In the case of KSHV, however, other labs have recently shown that the latent genes are not responsible for this transformation in Kaposi's Sarcoma. The problem, then, becomes that much more complicated for scientists because a lytic gene must be the responsible viral oncogene. So vGPCR could be the culprit, but how, when it is not expressed in all of the cancer cells, and only expressed in those cells fated to die?

Dr. Mesri and colleagues set out to answer this question. Using cultured endothelial cells (cells that line blood vessel walls) that KSHV normally infects, they show that vGPCR expression is capable of converting these normal cells into cancer cells. The mechanism they propose of "autocrine immortalization," where the endothelial cell can preserve itself without any outside help, suggests that vGPCR can exploit an abnormal stage of the herpes viral cycle, an abortive lytic stage. Genes involved early in the lytic stage, like vGPCR, are expressed, but are then shut off before the cell is killed, returning the virus to the latent stage. The criminal is using a "hit and run" tactic; the short expression of vGPCR is enough to change the nature of the endothelial cell, making it capable of preserving itself and initiating the oncogenic process.

Earlier research by Dr. Mesri reveals that cells expressing vGPCR alone undergo an "angiogenic switch," where a cell, such as a tumor cell, is able to recruit new blood vessels. Cells expressing vGPCR produce large amounts of VEGF, or Vascular Endothelial Growth Factor, a molecule critical for the formation of new blood vessels. It is already known that VEGF is capable of prolonging the life of endothelial cells, indicating that an increase in VEGF production, through vGPCR signaling, could begin a positive feedback loop, immortalizing the endothelial cell and driving it towards oncogenesis. VEGF may be vGPCR's accomplice in crime.

The new study in Cancer Cell shows that this is exactly the case. Endothelial cells expressing vGPCR produce more VEGF, causing the cells to increase their expression of the receptor for VEGF--KDR. Signaling from KDR not only tells the cells to make more VEGF, but also sends survival signals, leading to immortalization of the endothelial cells.Ê

New experiments indicate that, at this point, vGPCR is not needed anymore; the external sources of VEGF are enough to continue the cycle. Now that the criminal has completed his "hit," he could "run" and no longer be expressed by the endothelial cell.Ê

The VEGF secreted by the infected endothelial cell does not only affect the one cell that produces it; all surrounding endothelial cells will react to the VEGF. In other infected and immortalized cells, VEGF will compensate for the lack of vGPCR signaling, while in uninfected cells, VEGF will stimulate proliferation, propagating the damage. Therefore, as long as there are infected cells making VEGF, Kaposi's Sarcoma tumor cells can progress without vGPCR expression. The crime continues even after the criminal has left the scene.

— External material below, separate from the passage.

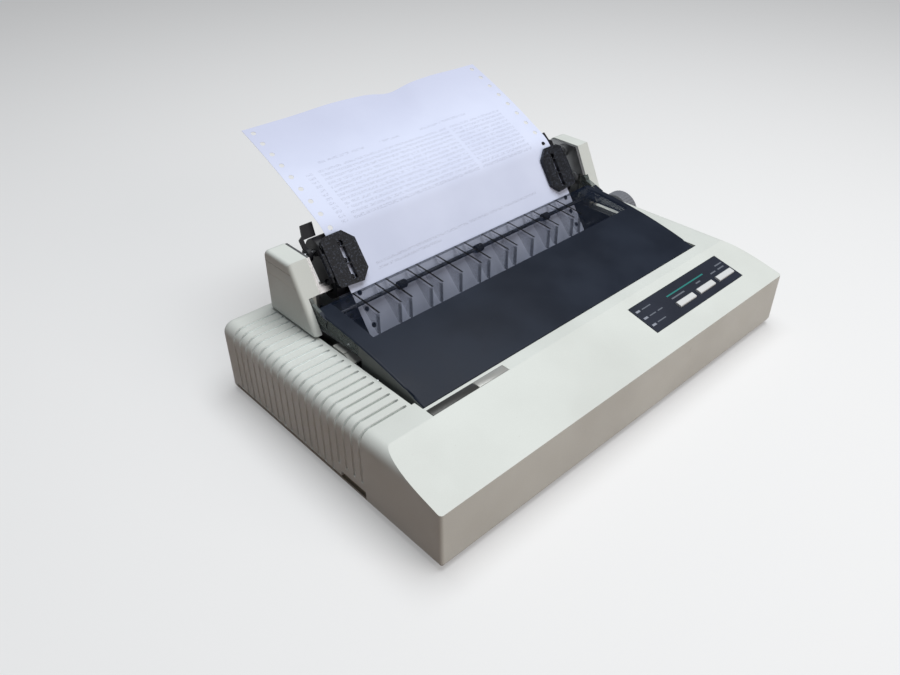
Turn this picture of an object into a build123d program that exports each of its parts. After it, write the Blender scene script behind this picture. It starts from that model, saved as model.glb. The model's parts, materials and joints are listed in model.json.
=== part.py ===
"""A desktop dot matrix printer with a smoked hinged cover and a pin-feed tractor unit.

Working axes: X to the user's right, Y to the back, Z up, with X = 0 on the middle of the case,
Y = 0 at its front face and Z = 0 at the table. Angles of shafts and gears are measured in the
YZ plane, from +Y towards +Z. The finished pieces are moved together at the end, so that the
origin is the middle of the whole part's box, at the table.
"""
from build123d import *
import math
import os

# ---------------------------------------------------------------- driving dimensions (mm)
CLEAR = 0.3                 # between pieces that don't turn in each other
RUNNING = 0.05              # radial gap of a shaft in its bore

# case
case_width = 377.0
rear_margin = 12.0          # behind the opening in the deck
wall = 2.5
foot_height = 4.0
foot_radius = 8.0
foot_inset = 24.0
base_floor = 2.0            # thickness of the lower case's floor
base_wall = 8.0             # height of its rim inside the upper case
base_reveal = 1.0           # how far the lower case stands back from the upper one
front_height = 47.4         # top edge of the front face
deck_height = 60.6          # flat top of the case
slope_depth = 53.9          # front face to the crease where the slope meets the deck
side_edge_radius = 9.0      # left and right top edges
rear_corner_radius = 8.0
front_corner_radius = 2.5
small_edge_radius = 3.0
inner_edge_radius = 14.0    # inside of the left and right top edges, so that grooves stay closed

# opening in the deck
opening_left = -147.6
opening_right = 158.0
opening_ledge = 9.7         # from the crease to the opening
opening_tail = 55.0         # behind the platen's axis
opening_front = slope_depth + opening_ledge
lip_depth = 10.0
lip_thickness = 2.0
corner_tab = (2.6, 8.0)     # small tongue at the opening's front left corner: width, length

# cooling grooves that wrap over the left edge
groove_count = 19
groove_pitch = 8.08
groove_first = opening_front + 9.7
groove_width = 2.2
groove_depth = 1.5
groove_inner_end = -151.7
groove_corner_radius = 10.0
groove_low_end = 9.0
groove_short_end = 19.0     # the first four stop higher
groove_short_count = 4
vent_hole = (2.4, 1.6)      # at the inner end of each groove
side_step_y = groove_first - 2.8     # behind this the side walls end higher
side_step_z = 8.6
side_slot_length = 26.0
side_slot_z = 13.0

# platen and paper path
platen_setback = 107.4      # from the opening's front edge to the platen's axis
platen_drop = 19.6          # from the deck down to the platen's axis
platen_y = opening_front + platen_setback
platen_z = deck_height - platen_drop
opening_back = platen_y + opening_tail
case_depth = opening_back + rear_margin
platen_radius = 15.5
platen_shaft_radius = 4.0
platen_length = 255.0
paper_middle = 8.6          # x of the middle of the paper, platen and tractors
paper_width = 241.3
paper_length = 279.4
paper_thickness = 0.3
paper_gap = 0.15
feed_angle = 55.0           # the paper leaves the platen at this slope
hole_pitch = 12.7
hole_span = 228.6
hole_radius = 2.0
paper_wrap = 200.0          # degrees of platen that the paper goes round
paper_straight = 78.0       # length of the straight stretch up through the tractors
paper_bend_radius = 30.0
paper_bend_angle = 26.0
paper_top_radius = 900.0

# knob, frames and shafts
knob_radius = 18.0
knob_width = 13.0
knob_gap = 2.5
knob_flutes = 36
knob_flute_radius = 1.2
frame_thickness = 1.5
left_frame_x = -138.1       # outer face
right_frame_x = 157.5       # outer face
frame_front = platen_y - 89.0
frame_back = opening_back - 12.0
frame_top = deck_height - 3.6
chassis_low = platen_z - 27.0
chassis_thickness = 1.2
guide_y = platen_y - 31.0
guide_z = platen_z - 17.0
guide_radius = 4.0

# gears (module and teeth)
gear_module = 0.75
platen_teeth = 40
idler_teeth = 30
tractor_teeth = 27
motor_teeth = 14
gear_x = 160.5              # left face of the gear train
gear_width = 5.0
backlash = 0.16
line_feed_motor_radius = 15.0
line_feed_motor_angle = -28.0

# smoked cover
cover_left = -144.6
cover_right = 155.0
cover_back = platen_y + 5.5
cover_thickness = 2.0
cover_front_z = deck_height + 0.6
cover_mid = (opening_front + 54.9, deck_height + 13.0)   # a point of the crown, y and z
cover_back_z = deck_height + 18.9
cover_skirt_z = deck_height - 3.6
cover_relief_y = platen_y - 45.0      # behind this the side walls are cut away
cover_relief_z = deck_height + 5.4
cover_edge_radius = 1.8
hinge_y = platen_y + 11.5
hinge_z = deck_height + 22.4
hinge_pin_radius = 2.0
hinge_lug_radius = 3.5
fin_pitch = 10.0
fin_first_x = -112.2
fin_steps = (0, 2, 3, 5, 6, 8, 10, 11, 13, 14, 16, 18, 19, 21, 22)
fin_thickness = 1.2
fin_knee_y = platen_y - 24.3
fin_low_z = deck_height - 1.6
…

"This research points to the effects of vGPCR signaling and VEGF-KDR activation as critical mediators of Kaposi's Sarcoma pathogenesis," states Dr. Mesri, "thus promising new targets for Kaposi's Sarcoma therapy."

Dr. Enrique Mesri is also Director of the Laboratory of Viral Oncogenesis in the Division of Hematology-Oncology at Weill Cornell Medical College. Dr. Roy Silverstein, Dr. Shahin Rafii, and Dr. Sergio Dias from the Division of Hematology-Oncology are collaborators on this research. Co-first author Dr. Carlos Bais, who is presently at the Howard Hughes Medical Institute at Columbia University College of Physicians & Surgeons, is responsible for initiating the project, along with Dr. Albert Van Geelen, currently at the Center for Comparative Medicine at University of California, Davis. Pilar Eroles, Agata Mutlu, and Chiara Chiozzini of Weill Cornell also contributed to this work.

The research was supported by the American Cancer Society, the National Institute of Allergy and Infectious Diseases, the National Cancer Institute, the American Heart Association, the Dorothy Rodbell Cohen Foundation for Sarcoma Research, the New York Community Trust, and the Charles Offin Charitable Trust.